In order to manage supraharmonics and consequently to ensure EMC, the respective emissions as well as their summation and propagation need to be identified and analyzed, both from the perspective of equipment and the distribution network. Thereby, this course presents the recent developments in measuring disturbance levels and impedance characteristics of the power network within 2 – 150 kHz. Beside the measurement techniques, also results of several measurement campaigns are presented and discussed including the summation of emission from multiple devices and their propagation in the network. Furthermore, the course covers recent findings in predicting and modeling of supraharmonics with respect to single-phase and three-phase power electronic converters utilizing analytical and black-box modeling techniques as effective approaches in comparison with real-time supraharmonics measurements. Moreover, possible strategies in mitigating supraharmonics and adapting to the new upcoming standard emission limits will be discussed.

Morning (09:30 – 13:00)

Modular Multi-Level Converter enabling Reliability-Oriented Control and Fault Protection in MVdc Grids

  • Marco Liserre (Christian-Albrechts-Universität zu Kiel)
  • Rongwu Zhu (Harbin Institute of Technology)
  • Marius Langwasser (Christian-Albrechts-Universität zu Kiel)

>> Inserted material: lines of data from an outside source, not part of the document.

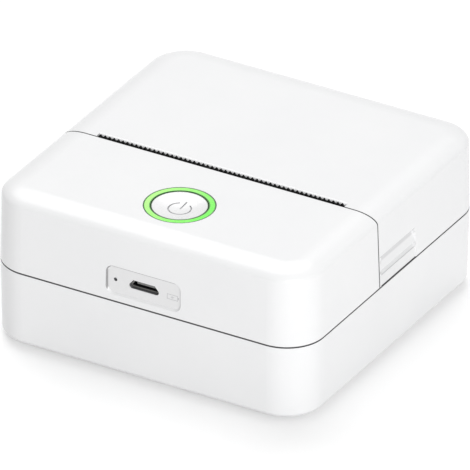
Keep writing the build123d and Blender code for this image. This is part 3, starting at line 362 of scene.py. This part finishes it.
def light_guide():
    """Green light guide: brighter on the left than on the right, with painted shade darkening its inner and
    outer edge.
    """
    shade = Shade("light_guide")
    x, y, _ = shade.axes()
    radius = from_button(shade, x, y)[1]
    across = shade.span(x, -RING_OUT, RING_OUT)
    glow = shade.mix(across, (0.37, 0.94, 0.18), (0.085, 0.74, 0.03))
    middle = (RING_IN + RING_OUT) / 2
    half = (RING_OUT - RING_IN) / 2
    off = shade.math("ABSOLUTE", shade.minus(radius, middle))
    edge = shade.span(off, half - 0.36, half - 0.16)
    cloud = shade.noise(0.7, 3.0)
    # painted shade at the ring's inner and outer edge, in the gaps to the cap and the shell
    lit = shade.mix(edge, glow, (0.006, 0.07, 0.006))
    lit = shade.mix(shade.span(cloud, 0.3, 0.7, 0.0, 0.12), lit, (0.5, 1.0, 0.3))
    shade.colour(lit)
    shade.link(lit, shade.bsdf.inputs["Emission Color"])
    shade.bsdf.inputs["Emission Strength"].default_value = 0.28
    shade.rough(shade.span(shade.noise(1.2, 3.0), 0.3, 0.7, 0.2, 0.34))
    shade.bump(shade.noise(5.0, 2.0), 0.003)
    return shade.material


def black_bar():
    shade = moulded("black_bar", (0.006, 0.006, 0.0065), (0.003, 0.003, 0.0032), 0.6, 0.09, 0.006)
    shade.set(specular_ior_level=0.25)
    return shade.material


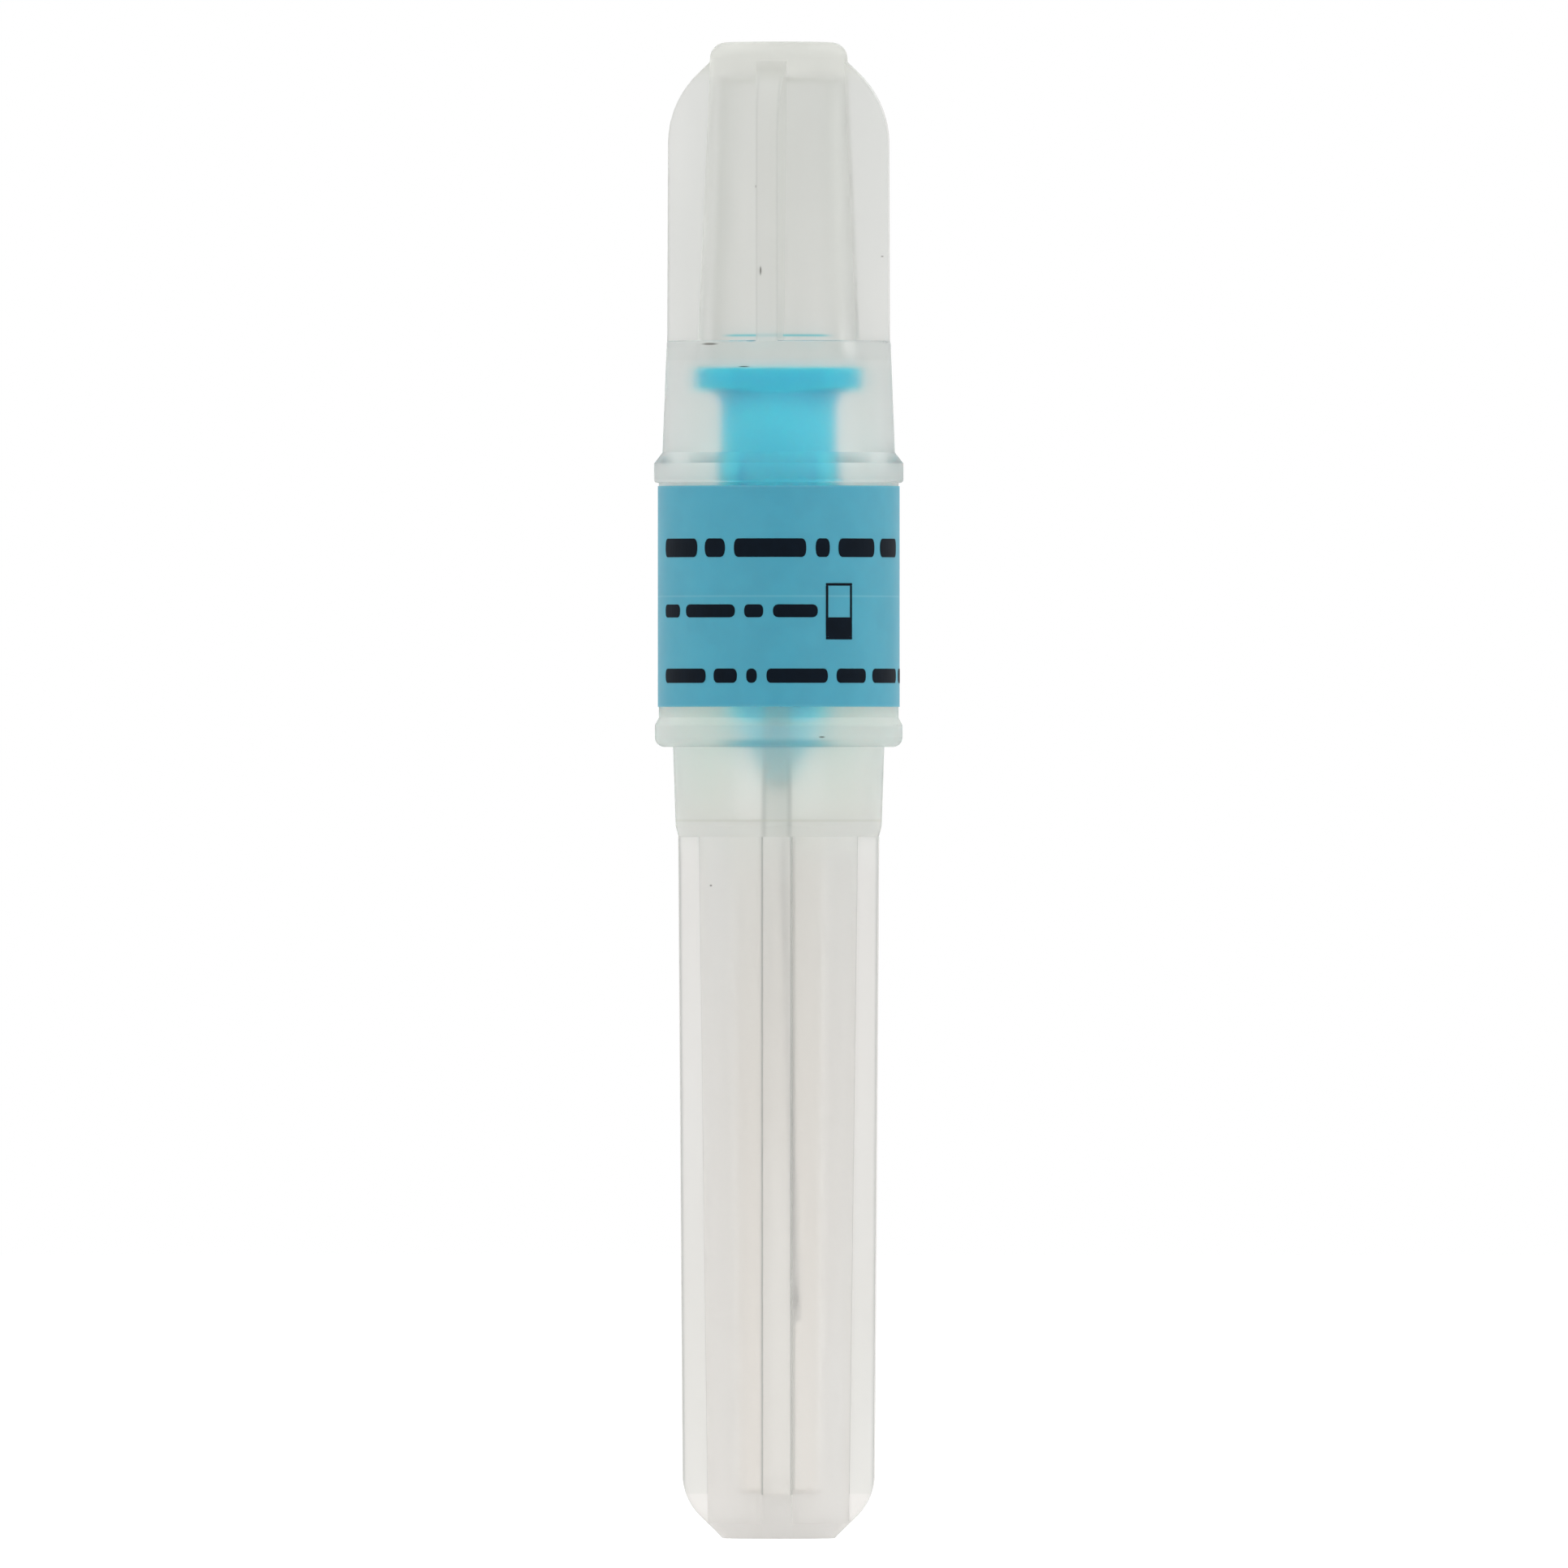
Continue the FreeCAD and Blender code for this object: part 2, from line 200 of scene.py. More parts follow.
# %% [markdown]
# ## The frosted tube
#
# Sheath and cap are natural polypropylene. It is milky all through, and its skin is faintly
# frosted, so it shows a soft picture of what is inside. Paint can't give that, and glass alone
# looks too clean, so two things work together here. The skin is rough glass, which blurs, and a
# thin scattering volume inside it puts a haze in front of whatever lies deeper. The haze needs a
# few more bounces than Blender gives it at first, or the light that it scatters is lost.

# %% Let light scatter inside the plastic
SCATTERING_BOUNCES = 8
LIGHT_BOUNCES = 20

scene = bpy.context.scene
scene.cycles.volume_bounces = SCATTERING_BOUNCES
scene.cycles.transmission_bounces = LIGHT_BOUNCES
scene.cycles.max_bounces = LIGHT_BOUNCES
print("bounces:", scene.cycles.max_bounces, "of which in a volume:", scene.cycles.volume_bounces)

# %% [markdown]
# ## Masks that follow the mouldings
#
# In the photograph the long edges of the fins are thin dark lines, because a moulded corner
# sends light sideways, and steps inside the wall show as soft lines and bands. Each gets a mask
# that is worked out from the position alone. Four crossed blades have their edges where the
# smaller of |x| and |y| equals half the blade's thickness. The flat sides of a fin lie there
# too, so the mask is kept to skin that faces outwards. A step inside is a ring at its height.

# %% Masks by height and by plane
def object_place(tree):
    """The position on the object, and its height."""
    place = tree.nodes.new("ShaderNodeTexCoord").outputs["Object"]
    return place, add(tree, "ShaderNodeSeparateXYZ", Vector=place).outputs["Z"]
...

The modular multi-level converter is already established in HVDC applications and it is a promising technology also for MVDC grids. In this context, this tutorial is intended to introduce the recent advancements of the modular multi-level converter dealing with control and fault management of MVDC grids. Due to the great number of devices used in modular multi-level converter, component fault diagnosis, fault tolerance capability and lifetime management become some of the main predominant challenges to ensure the reliable and safe operation. Apart from the converter internal faults, in the dc side fed by the modular multi-level converter, the grid faults have high dynamics and inrush currents, which challenge both the grid protection system and converters reliability. This tutorial will start from topology of modular multi-level converter with and without the medium/high frequency galvanic isolation. Then, power routing and active thermal control-based lifetime management for the modular multi-level converter are introduced. Afterwards, the parameter monitoring, reliability, fault localization, and post-fault operation strategies of the modular multi-level converter will be presented. In the last part, the tutorial will present the solutions for medium voltage dc fault protection.